● **Aim**
Reproduce the material in full, unchanged.

● **Source material**

━━━━━━━━━━

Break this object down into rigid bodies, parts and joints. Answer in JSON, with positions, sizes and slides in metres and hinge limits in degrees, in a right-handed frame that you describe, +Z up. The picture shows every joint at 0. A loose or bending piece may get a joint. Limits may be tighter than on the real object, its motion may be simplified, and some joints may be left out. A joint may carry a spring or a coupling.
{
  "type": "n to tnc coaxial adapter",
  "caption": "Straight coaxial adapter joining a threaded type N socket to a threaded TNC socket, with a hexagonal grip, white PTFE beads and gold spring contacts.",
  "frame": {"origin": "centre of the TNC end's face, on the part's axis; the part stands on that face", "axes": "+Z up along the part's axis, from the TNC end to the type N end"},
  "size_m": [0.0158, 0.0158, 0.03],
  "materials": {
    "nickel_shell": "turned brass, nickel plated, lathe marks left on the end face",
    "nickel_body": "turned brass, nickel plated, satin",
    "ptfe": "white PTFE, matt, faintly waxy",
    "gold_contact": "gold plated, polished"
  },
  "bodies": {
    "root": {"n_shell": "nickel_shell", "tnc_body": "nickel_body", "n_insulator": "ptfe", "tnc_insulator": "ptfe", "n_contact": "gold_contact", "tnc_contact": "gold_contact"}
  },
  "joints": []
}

━━━━━━━━━━

● **Solution for this task**
Break this object down into rigid bodies, parts and joints. Answer in JSON, with positions, sizes and slides in metres and hinge limits in degrees, in a right-handed frame that you describe, +Z up. The picture shows every joint at 0. A loose or bending piece may get a joint. Limits may be tighter than on the real object, its motion may be simplified, and some joints may be left out. A joint may carry a spring or a coupling.
{
  "type": "n to tnc coaxial adapter",
  "caption": "Straight coaxial adapter joining a threaded type N socket to a threaded TNC socket, with a hexagonal grip, white PTFE beads and gold spring contacts.",
  "frame": {"origin": "centre of the TNC end's face, on the part's axis; the part stands on that face", "axes": "+Z up along the part's axis, from the TNC end to the type N end"},
  "size_m": [0.0158, 0.0158, 0.03],
  "materials": {
    "nickel_shell": "turned brass, nickel plated, lathe marks left on the end face",
    "nickel_body": "turned brass, nickel plated, satin",
    "ptfe": "white PTFE, matt, faintly waxy",
    "gold_contact": "gold plated, polished"
  },
  "bodies": {
    "root": {"n_shell": "nickel_shell", "tnc_body": "nickel_body", "n_insulator": "ptfe", "tnc_insulator": "ptfe", "n_contact": "gold_contact", "tnc_contact": "gold_contact"}
  },
  "joints": []
}